Another conservative candidate and likely Freedom Caucus recruit, Abe Hamadeh of Arizona, praised Johnson, but didn’t say directly how he’d cast his vote.
It’s worth noting that first-term members change their minds on leadership votes more readily than veteran lawmakers. About one-quarter of the twenty Republicans who voted to block McCarthy from the speakership last January were new members. They later agreed to back McCarthy after he made various concessions.
Silent Republicans
There are a number of Republicans who privately kvetch that they will oppose Johnson in January, but publicly they give themselves room to reverse their position — looking to avoid blowback or potentially crossing Trump.
“I feel completely justified going back home and saying: ‘Why would I sign up for this again?’ No chance,” said one House Republican, who was granted anonymity to speak frankly, referring to how Johnson has led the conference.
It’s harder to quantify how many members belong to this group, or how many are serious about opposing Johnson. Their decisions could highly depend on both Trump and the November election results, and the looming December funding fight could also play a role.
They also may want to avoid the lobbying that could ensue if they publicly opposed Johnson now.
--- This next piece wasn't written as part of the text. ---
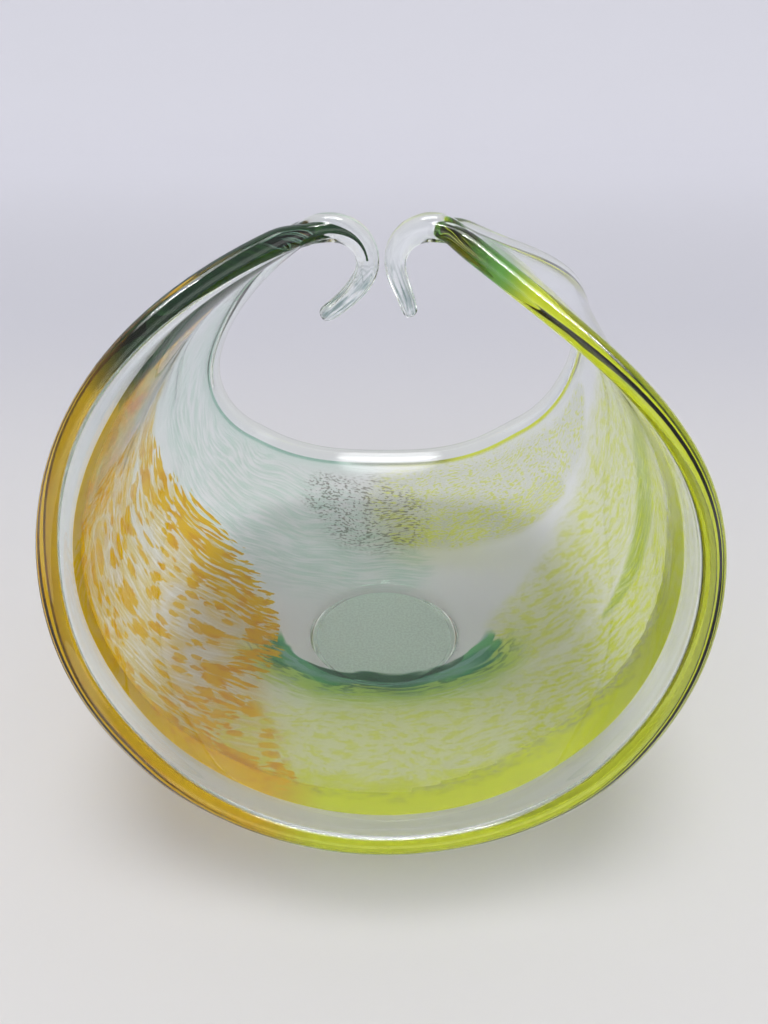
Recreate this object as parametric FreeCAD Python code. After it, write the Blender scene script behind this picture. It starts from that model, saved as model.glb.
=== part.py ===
import FreeCAD, Part
import math
import os
from FreeCAD import Vector

# A blown glass basket bowl. Its front and back lips are low and lean out, and its two sides
# are drawn up, lean inward and end in a pair of solid horns that turn over and curl down in
# the middle. Millimetres, X to the right, Y to the back, Z up, origin in the middle of the
# ground foot.

# Reach of the bowl, from the middle of the strip of glass
FRONT_REACH = 127.0
BACK_REACH = 129.0
SIDE_REACH = 112.0
HORN_HEIGHT = 196.5
LOBE_RISE = 29.0

# Glass and its foot, which stands a little behind the middle of the strip
WALL = 5.6
LIP_DIAMETER = 7.4
BASE_THICKNESS = 7.5
FOOT_DIAMETER = 66.0
FOOT_SPREAD = 84.0
FOOT_BACK = 3.5

# Horns
ROD_DIAMETER = 8.8
TIP_DIAMETER = 5.4
WEB_WIDTH = 22.0
RIGHT_CENTRE = 15.7
RIGHT_CURL = 11.9
RIGHT_TURN = 20.0
RIGHT_DROP = 14.0
LEFT_CENTRE = 17.4
LEFT_CURL = 12.0
LEFT_TURN = 50.0
LEFT_DROP = 14.5

# Shape of each side, from the foot up to the root of its horn. A row gives the middle of the
# wall as shares of the side reach and of the height, then the lip in front of it and the lip
# behind it: how far each is out, as shares of the front and back reach, and how far each
# rises towards the inside of the bowl, as shares of the rise of the lobes.
RIGHT_SIDE = (
    (0.283, 0.012, 0.985, 0.995, 1.00, 0.98),
    (0.628, 0.070, 0.943, 0.975, 1.03, 1.02),
    (0.900, 0.200, 0.897, 0.934, 1.00, 1.01),
    (1.000, 0.385, 0.822, 0.866, 0.66, 0.68),
    (0.961, 0.556, 0.741, 0.798, 0.27, 0.27),
    (0.829, 0.702, 0.624, 0.681, -0.09, -0.09),
    (0.650, 0.812, 0.449, 0.486, -0.16, -0.16),
    (0.452, 0.905, 0.235, 0.269, -0.04, -0.04),
    (0.293, 0.965, 0.090, 0.110, 0.00, 0.00),
)
LEFT_SIDE = (
    (0.282, 0.010, 0.983, 0.993, 1.02, 1.00),
    (0.622, 0.067, 0.933, 0.950, 1.03, 1.07),
    (0.893, 0.194, 0.880, 0.889, 0.97, 1.10),
    (0.990, 0.376, 0.803, 0.811, 0.58, 0.89),
    (0.938, 0.543, 0.734, 0.735, 0.12, 0.61),
    (0.805, 0.691, 0.621, 0.620, -0.33, 0.47),
    (0.651, 0.817, 0.454, 0.440, -0.44, 0.42),
    (0.470, 0.911, 0.246, 0.236, -0.30, 0.24),
    (0.328, 0.962, 0.094, 0.096, -0.15, 0.06),
)

# How finely the skin is laid out
SIDE_RINGS = 24
HORN_RINGS = 13
WALL_STEPS = (0.0, 0.14, 0.28, 0.42, 0.55, 0.67, 0.78, 0.88, 0.96)
LIP_ANGLES = (-102.0, -68.0, -34.0, 0.0, 34.0, 68.0, 102.0)
TIP_CAPS = ((0.42, 0.92), (0.78, 0.66), (0.97, 0.30))
DEGREE = 3
THINNEST = 0.5

ACROSS = Vector(0.0, 1.0, 0.0)
FLOOR_LEVEL = BASE_THICKNESS - WALL / 2.0


def smooth_step(start, end, value):
    """Rises from 0 at start to 1 at end, level at both ends."""
    share = (value - start) / (end - start)
    share = min(max(share, 0.0), 1.0)
    return share * share * (3.0 - 2.0 * share)


def horn_rows(centre_x, curl, turn, drop):
    """The horn's centre line: a quarter turn from its crest, a turn past it, and a drop."""
    centre_z = HORN_HEIGHT - curl
    rows = []
    for angle in (0.0, 45.0, 90.0, 90.0 + turn):
        x = centre_x - curl * math.sin(math.radians(angle))
        z = centre_z + curl * math.cos(math.radians(angle))
        rows.append((x, z))
    past = math.radians(turn)
    end_x, end_z = rows[-1]
    rows.append((end_x + drop * math.sin(past), end_z - drop * math.cos(past)))
    half_widths = (2.8, 1.6, 1.0, 0.9, 0.8)
    return [(x, z, half, half, 0.0, 0.0) for (x, z), half in zip(rows, half_widths)]


def side_rows(shares, centre_x, curl, turn, drop):
    """One side in millimetres: wall middle, lips out and lip rises, from the foot to the tip."""
    rows = []
    for reach, height, front, back, front_rise, back_rise in shares:
        rows.append((
            reach * SIDE_REACH,
            FLOOR_LEVEL + height * (HORN_HEIGHT - FLOOR_LEVEL),
            front * FRONT_REACH,
            back * BACK_REACH,
            front_rise * LOBE_RISE,
            back_rise * LOBE_RISE,
        ))
    return rows + horn_rows(centre_x, curl, turn, drop)


def mirrored(rows):
    """The same rows on the left, from the tip to the foot."""
    return [(-row[0],) + row[1:] for row in reversed(rows)]


class Sheet:
    """The middle of the glass: a strip that follows the C of the sides, lip to lip across."""

    def __init__(self, left, right):
        middle = [(0.0, FLOOR_LEVEL, FRONT_REACH, BACK_REACH, LOBE_RISE, LOBE_RISE)]
        rows = mirrored(left) + middle + right
        self.stations = [0.0]
        for last, row in zip(rows, rows[1:]):
            step = math.hypot(row[0] - last[0], row[1] - last[1])
            self.stations.append(self.stations[-1] + step)
        self.spine = self.guide([Vector(row[0], -FOOT_BACK, row[1]) for row in rows])
        placed = list(zip(rows, self.stations))
        self.reach = self.guide([Vector(row[2], row[3], at) for row, at in placed])
        self.rise = self.guide([Vector(row[4], row[5], at) for row, at in placed])
        self.foot = self.stations[len(left)]
        self.left_root = self.stations[len(left) - len(LEFT_SIDE)]
        self.right_root = self.stations[len(left) + len(RIGHT_SIDE)]
        self.length = self.stations[-1]

    def guide(self, points):
        curve = Part.BSplineCurve()
        curve.interpolate(Points=points, Parameters=self.stations)
        return curve

    def inward(self, at):
        """Across the wall, towards the inside of the C."""
        along = self.spine.tangent(at)[0]
        return Vector(-along.z, 0.0, along.x).normalize()

    def reaches(self, at):
        """How far the front and the back lip are out, never less than a thin strip."""
        reach = self.reach.value(at)
        return max(reach.x, THINNEST), max(reach.y, THINNEST)

    def half_width(self, at):
        return sum(self.reaches(at)) / 2.0

    def point(self, at, share):
        """A point of the sheet; share runs from -1 at the front lip to 1 at the back lip."""
        front, back = self.reaches(at)
        rise = self.rise.value(at)
        out = front if share < 0.0 else back
        lift = rise.x if share < 0.0 else rise.y
        return self.spine.value(at) + ACROSS * (share * out) + self.inward(at) * (lift * share ** 2)

    def along(self, at, share):
        step = 0.5
        start = max(at - step, 0.0)
        end = min(at + step, self.length)
        return (self.point(end, share) - self.point(start, share)).normalize()

    def normal(self, at, share):
        """Square to the sheet, towards the inside of the bowl."""
        step = 0.02
        across = self.point(at, min(share + step, 1.0)) - self.point(at, max(share - step, -1.0))
        return self.along(at, share).cross(across).normalize()

    def ring_stations(self):
        """Where the rings stand, closer together along the horns."""
        left_horn = [self.left_root * i / HORN_RINGS for i in range(HORN_RINGS)]
        left_side = [
            self.left_root + (self.foot - self.left_root) * i / SIDE_RINGS
            for i in range(SIDE_RINGS)
        ]
        right_side = [
            self.foot + (self.right_root - self.foot) * i / SIDE_RINGS
            for i in range(SIDE_RINGS)
        ]
        right_horn = [
            self.right_root + (self.length - self.right_root) * i / HORN_RINGS
            for i in range(HORN_RINGS + 1)
        ]
        return left_horn + left_side + right_side + right_horn


def edge_radius(sheet, at):
    """Radius of the lip, which thickens into the rod of the horn and thins to its tip."""
    from_tip = min(at, sheet.length - at)
    horn = sheet.left_root if at < sheet.foot else sheet.length - sheet.right_root
    lip = LIP_DIAMETER / 2.0
    rod = ROD_DIAMETER / 2.0
    tip = TIP_DIAMETER / 2.0
    thick = lip + (rod - lip) * smooth_step(2.0 * horn, 0.8 * horn, from_tip)
    return tip + (thick - tip) * smooth_step(-0.1 * horn, 0.6 * horn, from_tip)


def half_wall(sheet, at):
    """Half the wall, which fills in to the rod where the two lips meet."""
    rod_share = smooth_step(WEB_WIDTH, 0.0, 2.0 * sheet.half_width(at))
    return WALL / 2.0 + (edge_radius(sheet, at) - WALL / 2.0) * rod_share


def pole_radius(radius, step_degrees):
    """Where the poles of a round stretch stand, so that the skin itself has the radius."""
    return radius * 3.0 / (2.0 + math.cos(math.radians(step_degrees)))


def strap_poles(sheet, at):
    """The poles of one ring: outer wall, back lip, inner wall and front lip."""
    half = half_wall(sheet, at)
    radius = edge_radius(sheet, at)
    inset = min(radius / max(sheet.half_width(at), radius), 0.9)
    shares = [-share for share in reversed(WALL_STEPS[1:])] + list(WALL_STEPS)
    shares = [share * (1.0 - inset) for share in shares]
    outer = []
    inner = []
    for share in shares:
        middle = sheet.point(at, share)
        normal = sheet.normal(at, share)
        outer.append(middle - normal * half)
        inner.append(middle + normal * half)
    back = lip_poles(sheet, at, 1.0, radius)
    front = lip_poles(sheet, at, -1.0, radius)
    return outer + back + inner[::-1] + front[::-1]


def lip_poles(sheet, at, share, radius):
    """The rounded lip, from the outside of the wall over the edge to the inside."""
    centre = sheet.point(at, share)
    normal = sheet.normal(at, share)
    outward = normal.cross(sheet.along(at, share)).normalize() * share
    reach = pole_radius(radius, LIP_ANGLES[1] - LIP_ANGLES[0])
    poles = []
    for angle in LIP_ANGLES:
        turn = math.radians(angle)
        poles.append(centre + (outward * math.cos(turn) + normal * math.sin(turn)) * reach)
    return poles


def rod_poles(sheet, at, count, radius):
    """The poles of a round ring, starting with the outer wall's first pole."""
    centre = sheet.spine.value(at)
    inward = sheet.inward(at)
    step = 360.0 / count
    reach = pole_radius(radius, step)
    first = -90.0 - step * (len(WALL_STEPS) - 1)
    poles = []
    for place in range(count):
        turn = math.radians(first + step * place)
        poles.append(centre + (ACROSS * math.cos(turn) + inward * math.sin(turn)) * reach)
    return poles


def ring(sheet, at):
    """One ring of the skin: a strap with round edges that becomes a rod along the horn."""
    strap = strap_poles(sheet, at)
    width = sheet.half_width(at)
    radius = edge_radius(sheet, at) + width * 0.25
    rod = rod_poles(sheet, at, len(strap), radius)
    share = smooth_step(9.0, 1.5, width)
    return [flat * (1.0 - share) + round_one * share for flat, round_one in zip(strap, rod)]


def tip_rings(sheet, at, heading):
    """Rings that close a horn to a rounded tip."""
    count = 2 * (2 * len(WALL_STEPS) - 1) + 2 * len(LIP_ANGLES)
    radius = edge_radius(sheet, at)
    rings = []
    for ahead, share in TIP_CAPS:
        poles = rod_poles(sheet, at, count, radius * share)
        rings.append([pole + heading * (radius * ahead) for pole in poles])
    return rings


def skin(rings):
    """A smooth closed tube through the rings, with a small flat at each end."""
    surface = Part.BSplineSurface()
    spans = len(rings) - DEGREE
    end_mults = [DEGREE + 1] + [1] * (spans - 1) + [DEGREE + 1]
    around = len(rings[0])
    surface.buildFromPolesMultsKnots(
        rings,
        end_mults,
        [1] * (around + 1),
        [float(i) for i in range(spans + 1)],
        [float(i) for i in range(around + 1)],
        False,
        True,
        DEGREE,
        DEGREE,
    )
    wall = surface.toShape()
    faces = [wall]
    for end in (0.0, float(spans)):
        edge = surface.uIso(end).toShape()
        faces.append(Part.Face(Part.Wire([edge])))
    shell = Part.Shell(faces)
    shell.sewShape()
    solid = Part.Solid(shell)
    if solid.Volume < 0.0:
        solid.reverse()
    return solid


def foot():
    """The pad under the middle: ground flat below, and flowing into the wall around it."""
    ground = FOOT_DIAMETER / 2.0
    spread = FOOT_SPREAD / 2.0
    meeting = FLOOR_LEVEL + LOBE_RISE * (2.0 * spread / (FRONT_REACH + BACK_REACH)) ** 2
    centre = Vector(0.0, 0.0, 0.0)
    rim = Vector(ground, 0.0, 0.0)
    join = Vector(spread, 0.0, meeting)
    top = Vector(0.0, 0.0, FLOOR_LEVEL)
    flare = Part.BezierCurve()
    flare.setPoles([rim, Vector(ground + 0.15 * (spread - ground), 0.0, 0.66 * meeting), join])
    edges = [Part.LineSegment(centre, rim), flare, Part.LineSegment(join, top)]
    edges.append(Part.LineSegment(top, centre))
    profile = Part.Wire([edge.toShape() for edge in edges])
    return Part.Face(profile).revolve(centre, Vector(0.0, 0.0, 1.0), 360.0)


def glass_bowl():
    """The whole bowl, one piece of glass."""
    left = side_rows(LEFT_SIDE, LEFT_CENTRE, LEFT_CURL, LEFT_TURN, LEFT_DROP)
    right = side_rows(RIGHT_SIDE, RIGHT_CENTRE, RIGHT_CURL, RIGHT_TURN, RIGHT_DROP)
    sheet = Sheet(left, right)
    rings = [ring(sheet, at) for at in sheet.ring_stations()]
    left_way = sheet.along(0.0, 0.0) * -1.0
    right_way = sheet.along(sheet.length, 0.0)
    rings = tip_rings(sheet, 0.0, left_way)[::-1] + rings
    rings = rings + tip_rings(sheet, sheet.length, right_way)
    return skin(rings).fuse(foot()).removeSplitter()


os.makedirs("parts", exist_ok=True)
bowl = glass_bowl()
bowl.exportStep("parts/glass_bowl.step")
print("solids", len(bowl.Solids), "valid", bowl.isValid(), "volume", round(bowl.Volume))
print("box", bowl.BoundBox)
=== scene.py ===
import math

import bpy
import numpy as np
from bpy.props import FloatProperty, FloatVectorProperty, PointerProperty
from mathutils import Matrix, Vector


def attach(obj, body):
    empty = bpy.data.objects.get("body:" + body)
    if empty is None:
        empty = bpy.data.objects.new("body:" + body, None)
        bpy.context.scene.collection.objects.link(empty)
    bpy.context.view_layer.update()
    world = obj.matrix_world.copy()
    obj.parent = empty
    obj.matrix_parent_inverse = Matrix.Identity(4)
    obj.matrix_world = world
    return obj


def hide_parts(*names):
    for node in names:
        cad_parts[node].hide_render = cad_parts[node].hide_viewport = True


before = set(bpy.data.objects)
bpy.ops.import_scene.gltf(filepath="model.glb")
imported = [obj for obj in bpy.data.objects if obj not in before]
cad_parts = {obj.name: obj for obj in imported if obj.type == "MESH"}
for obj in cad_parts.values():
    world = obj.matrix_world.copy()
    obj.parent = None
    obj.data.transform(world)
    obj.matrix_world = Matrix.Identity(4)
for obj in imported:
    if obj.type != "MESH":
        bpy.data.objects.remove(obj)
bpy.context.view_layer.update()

bl_info = {
    "name": "Blown Glass Basket Bowl",
    "version": (1, 0, 0),
    "blender": (4, 5, 0),
    "location": "View3D > Sidebar > Glass Bowl",
    "description": "Makes a cased glass basket bowl with two curled horns, and a table to show it on",
    "category": "Add Mesh",
}

NODE = "glass_bowl"
BODY = "root"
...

A handful have privately floated that they hope Johnson will bow out if it becomes clear he can’t win the gavel again. But other frustrated members concede there isn’t a viable candidate to replace him if they win the majority in November.
Johnson will have a better idea how large his opposition is — though not exactly who is in it — when the conference holds a secret-ballot, simple-majority vote to name their speaker nominee in November. The tougher, full House vote follows in January.